ISIS has now become an overt enemy of Afghans, openly challenging the security of Afghanistan, said Mohammad Naim Ghayur, a military analyst in Herat.
"ISIS considers Afghanistan a safe haven for itself," he said. "It has moved most of its professional forces from the Middle East to Afghanistan and has committed bloody attacks with the help of local terrorists in recent days."
"ISIS receives strong support from intelligence agencies in the region who had a major role in the killing of Afghan civilians and security forces in the past 20 years," he said, adding, "ISIS alone does not have the capabilities to conduct such bloody and complex attacks."

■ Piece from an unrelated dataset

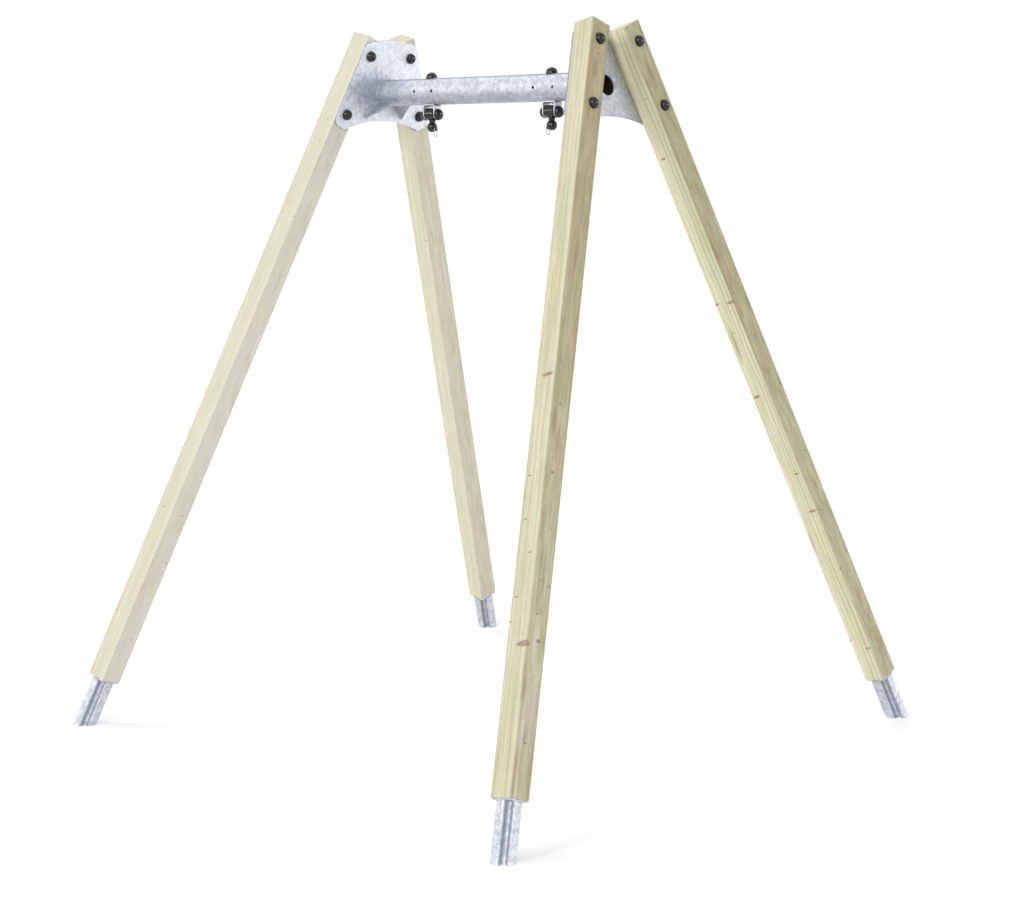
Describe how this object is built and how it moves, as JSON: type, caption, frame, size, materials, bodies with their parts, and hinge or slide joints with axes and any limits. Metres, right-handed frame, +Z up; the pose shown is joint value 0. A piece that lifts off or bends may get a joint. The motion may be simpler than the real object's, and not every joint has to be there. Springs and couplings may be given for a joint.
{
  "type": "a-frame swing",
  "caption": "Playground A-frame swing frame with timber posts, galvanised crossbar, end plates and footings, and two swivelling swing hangers, without seats",
  "frame": {"origin": "on the ground, midway between the four footings", "axes": "+Z up; +X along the crossbar, from the left hanger to the right one; -Y is the front"},
  "size_m": [2.5412, 2.4996, 2.8652],
  "materials": {
    "pine": "pressure-treated pine, planed, faintly green, matt",
    "galvanised_steel": "hot-dip galvanised steel with spangle, satin",
    "zinc_plated_steel": "bright zinc-plated steel",
    "black_plastic": "moulded black plastic, semi-gloss",
    "stainless_steel": "bright stainless wire and bolt"
  },
  "bodies": {
    "frame": {"crossbar_tube": "galvanised_steel", "end_plate_left": "galvanised_steel", "gusset_left_front": "galvanised_steel", "post_left_front": "pine", "footing_left_front": "galvanised_steel", "bolt_left_front_upper": "zinc_plated_steel", "plate_cap_left_front_upper": "black_plastic", "post_cap_left_front_upper": "black_plastic", "bolt_left_front_lower": "zinc_plated_steel", "plate_cap_left_front_lower": "black_plastic", "post_cap_left_front_lower": "black_plastic", "gusset_left_back": "galvanised_steel", "post_left_back": "pine", "footing_left_back": "galvanised_steel", "bolt_left_back_upper": "zinc_plated_steel", "plate_cap_left_back_upper": "black_plastic", "post_cap_left_back_upper": "black_plastic", "bolt_left_back_lower": "zinc_plated_steel", "plate_cap_left_back_lower": "black_plastic", "post_cap_left_back_lower": "black_plastic", "bracket_left": "galvanised_steel", "bracket_bolt_left": "zinc_plated_steel", "bar_cap_left": "black_plastic", "axle_bolt_left": "zinc_plated_steel", "axle_cap_left_outer": "black_plastic", "axle_cap_left_inner": "black_plastic", "end_plate_right": "galvanised_steel", "gusset_right_front": "galvanised_steel", "post_right_front": "pine", "footing_right_front": "galvanised_steel", "bolt_right_front_upper": "zinc_plated_steel", "plate_cap_right_front_upper": "black_plastic", "post_cap_right_front_upper": "black_plastic", "bolt_right_front_lower": "zinc_plated_steel", "plate_cap_right_front_lower": "black_plastic", "post_cap_right_front_lower": "black_plastic", "gusset_right_back": "galvanised_steel", "post_right_back": "pine", "footing_right_back": "galvanised_steel", "bolt_right_back_upper": "zinc_plated_steel", "plate_cap_right_back_upper": "black_plastic", "post_cap_right_back_upper": "black_plastic", "bolt_right_back_lower": "zinc_plated_steel", "plate_cap_right_back_lower": "black_plastic", "post_cap_right_back_lower": "black_plastic", "bracket_right": "galvanised_steel", "bracket_bolt_right": "zinc_plated_steel", "bar_cap_right": "black_plastic", "axle_bolt_right": "zinc_plated_steel", "axle_cap_right_outer": "black_plastic", "axle_cap_right_inner": "black_plastic"},
    "hub_left": {"hub_left": "black_plastic", "swivel_bolt_left": "stainless_steel"},
    "ball_left": {"ball_left": "black_plastic"},
    "bail_left": {"bail_left": "stainless_steel"},
    "hub_right": {"hub_right": "black_plastic", "swivel_bolt_right": "stainless_steel"},
    "ball_right": {"ball_right": "black_plastic"},
    "bail_right": {"bail_right": "stainless_steel"}
  },
  "joints": [
    {"name": "swing_left", "type": "hinge", "parent": "frame", "child": "hub_left", "pos_m": [-0.338, 0, 2.521], "axis": [1, 0, 0], "range_deg": [-90, 90]},
    {"name": "swivel_left", "type": "hinge", "parent": "hub_left", "child": "ball_left", "pos_m": [-0.338, 0, 2.47], "axis": [0, 0, 1], "continuous": true},
    {"name": "bail_swing_left", "type": "hinge", "parent": "ball_left", "child": "bail_left", "pos_m": [-0.317, 0, 2.464], "axis": [0, -1, 0], "range_deg": [-10, 150]},
    {"name": "swing_right", "type": "hinge", "parent": "frame", "child": "hub_right", "pos_m": [0.338, 0, 2.521], "axis": [1, 0, 0], "range_deg": [-90, 90]},
    {"name": "swivel_right", "type": "hinge", "parent": "hub_right", "child": "ball_right", "pos_m": [0.338, 0, 2.47], "axis": [0, 0, 1], "continuous": true},
    {"name": "bail_swing_right", "type": "hinge", "parent": "ball_right", "child": "bail_right", "pos_m": [0.317, 0, 2.464], "axis": [0, 1, 0], "range_deg": [-10, 150]}
  ]
}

ISIS's Khorasan branch (ISIS-K) has gained much strength lately, Ghayur warned. If not stopped quickly, it will make the entire region insecure.
Preparations for Eid
Because of ISIS threats and severe economic difficulties, Afghans cautiously prepared to celebrate Eid ul Fitr.
A large dry fruits and sweets market was opened in Herat a week before Eid, where hundreds of temporary shops were set up.

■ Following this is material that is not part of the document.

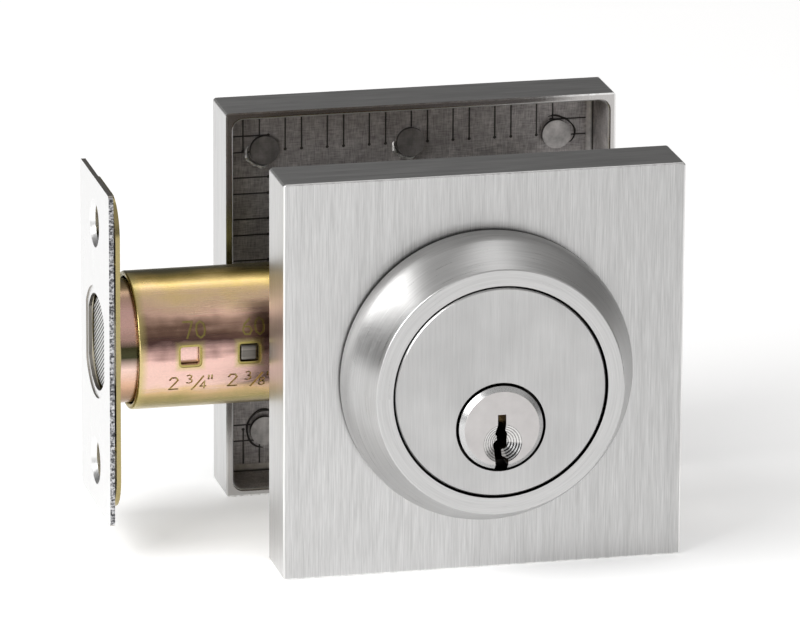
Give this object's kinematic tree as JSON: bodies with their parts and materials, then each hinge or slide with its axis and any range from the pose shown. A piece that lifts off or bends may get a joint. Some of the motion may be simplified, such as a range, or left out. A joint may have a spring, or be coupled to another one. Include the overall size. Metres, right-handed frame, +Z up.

Nazir Ahmad Sarwari, a resident of Herat city and a father of three, said he bought new clothes for his children and dry fruits to welcome guests.

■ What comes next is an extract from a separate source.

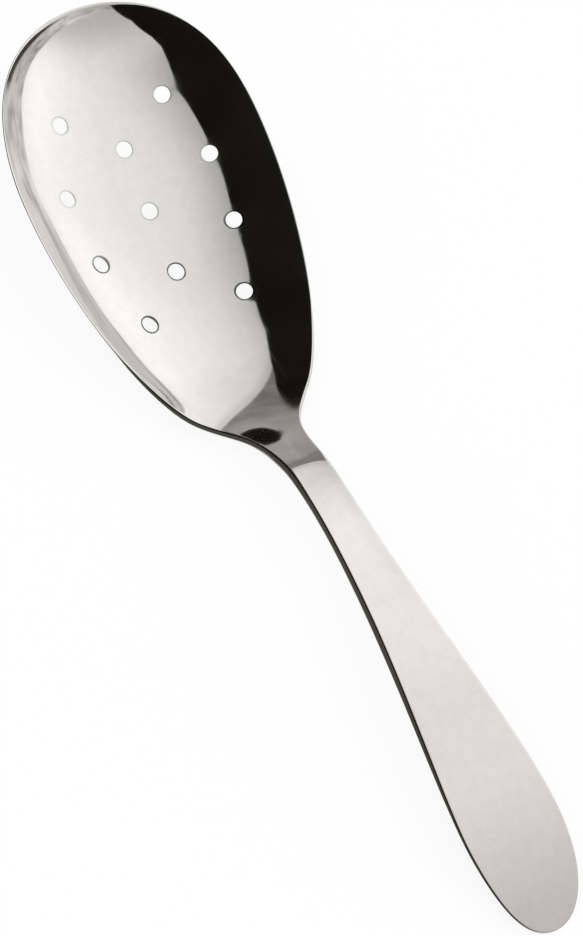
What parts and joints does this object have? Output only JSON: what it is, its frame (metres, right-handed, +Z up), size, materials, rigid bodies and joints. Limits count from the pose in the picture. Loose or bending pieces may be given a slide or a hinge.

"No matter what, we follow our Eid traditions and customs," he said. "Eid is a good reason to greet and meet our friends and relatives. [We] enjoy the three days of Eid."
"Afghans have made fewer preparations this year for Eid because of economic challenges, but everyone tries to celebrate it," he said.
Sarwari said he hopes ISIS will not kill celebrating Afghans during Eid and turn families' happiness into grief.
Safiullah Frotan, a dry fruit seller in Herat city, said hundreds of residents of Herat city and districts visited his shop during the last week of Ramadan for their Eid shopping.
"Depending on their purchasing power, they bought dry fruits and sweets for Eid," he said. "Some bought less and some more, but everyone purchased to celebrate Eid."
"Security threats existed in the past 20 years, and they exist this year too, but they cannot stop Eid celebrations," he said.